PUB landlords have been summoned to court after failing to remove garden structures as ordered by the district council.
John and Lynda Butler have fought for more than three years to keep the beer garden and smoking shelter behind Butler’s Bar and Grill on the corner of Provost Street and Shaftesbury Street in Fordingbridge.
Officers at New Forest District Council first informed the Butlers they were breaching planning law in 2009, and the couple applied for retrospective planning permission for the wooden pergolas, decking and an ornamental fish pond that had been behind the pub since 2004, and a smoking shelter that had been there since the smoking ban was introduced in 2007.
But officers turned down the application and an appeal was dismissed.
The couple put in a second application, which officers refused in June 2010, saying that the area had been granted permission for a car park in 1974 and no part of it was allowed to be used as a garden.
Officers said the smoking shelter is “visually intrusive within the street scene and unduly harms the character and appearance of the surrounding conservation area”.
And they said the use of the land as a beer garden is contrary to the Core Strategy for the New Forest district outside the national park “in that it will result in an unacceptable loss of amenity to the neighbouring residents”.
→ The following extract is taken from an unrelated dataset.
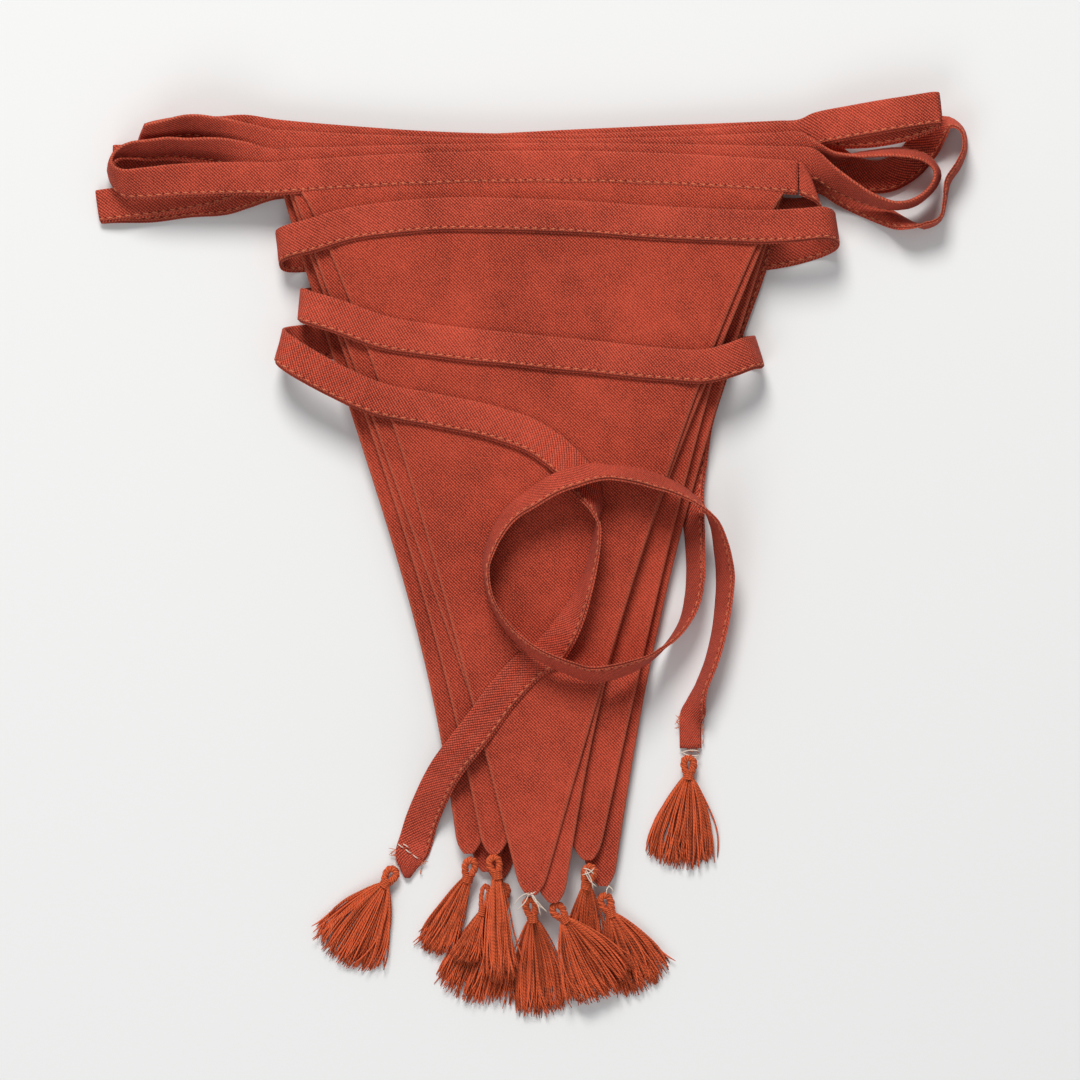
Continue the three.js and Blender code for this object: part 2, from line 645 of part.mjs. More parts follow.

The pair were ordered to tear down the structures but fought back, launching a second appeal with the help of a planning expert from Bristol.
Mr Butler, 50, told the Journal at the time he feared removing the structures would “kill” his business, as he would not be able to compete with nearby pubs that have gardens.
Mr Butler, who has owned the bar since 2002, also said the loss of the smoking shelter would force 40 or 50 people to smoke on the pavement at the front of the pub every Friday and Saturday night.
But a planning inspector also turned down the second appeal in January last year, saying: “I conclude that the proposed smoking shelter neither preserves nor enhances the character or appearance of the Fordingbridge Conservation Area and the use of the area to the rear of the premises as a beer garden could have a harmful effect on the living conditions of the occupiers of surrounding properties.”
The Butlers were issued with an enforcement notice, but the structures have stayed in place.
The Butlers are due before Southampton magistrates on February 7 charged with breaching the council’s enforcement notice.